9. But it will be seen that the pivotal expression in the proviso is the word 'thereof' of the vacant land. In Chamber's Dictionary, 20th edition, the meaning for the word 'thereof', is 'of that' ; 'from that'. Hence, by substituting the meaning, the relevant portion will read as 'a portion upto 50 per cent from that of the vacant land' on 'a portion upto 50 per cent of that of the vacant land'. In view of what has been pointed out, the intendment is to take into account 50 per cent from that of the vacant land, to be treated as part of the site over which the building is constructed, and the other 50 per cent of the vacant land to be treated as an amenity, and its cost should be worked out under Schedule I of the Act. Therefore, the contention of Mr. Krishna Rao and the interpretation sought to be made out by the Government Pleader, cannot be acceded to.
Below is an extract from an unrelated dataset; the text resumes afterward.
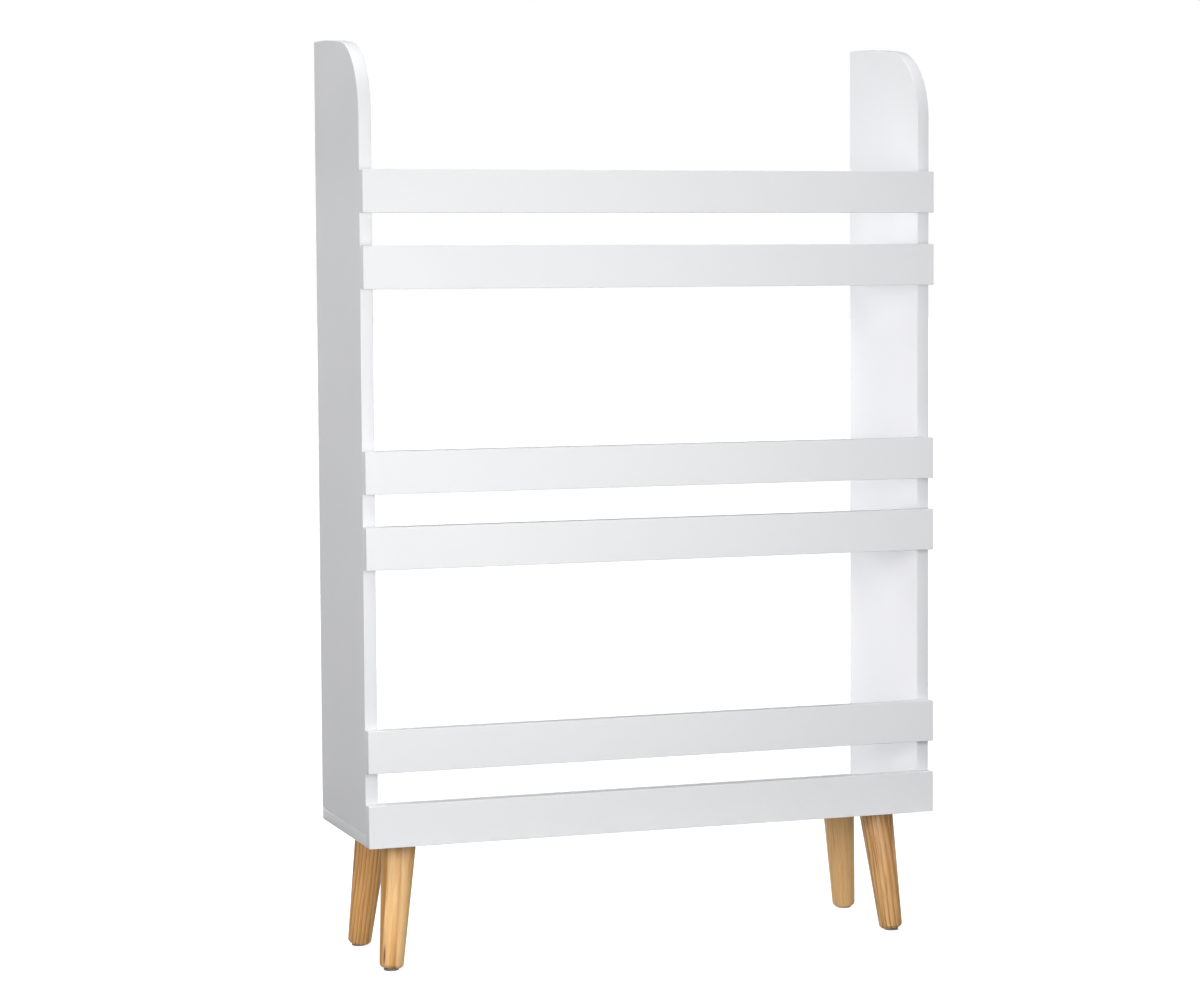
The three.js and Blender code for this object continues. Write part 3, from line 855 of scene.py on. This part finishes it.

10. The other point taken by Mr. Krishna Rao is that, in working out the cost of the vacant site, both the Authorities have fixed it at Rs. 3.50 per sq. foot, even though the tenant In the counter-affidavit had stated that the cost would be Rs. 4-per sq. foot. On this aspect, there could be no interference because, the order of the Rent Controller states that the parties have agreed that the rate per sq. foot is Rs. 3.50, and when such an agreement had been arrived at, it cannot now be contended that the cost of vacant site should have been fixed at least at the rate accepted by the tenant in the counter. Subsequent agreement, between the parties, expressed before the Rent Controller, will prevail over what is stated in counter and it will be binding as between them.
11. Hence, the market value of the site will have to be calculated in this case on 1315 1/2 sq. ft. being the constructed area plus one half of the vacant land, being 149 sq. ft., which comes to a total extent of 1464 3/4 sq. ft. Therefore C.R.P. No. 707 of 1977 is dismissed. No costs.
12. C.R.P. No. 1830 of 1977.-This petition is also filed by the same landlady who has filed the other civil revision petition and the point involved being the same this petition also stands accordingly dismissed. No costs.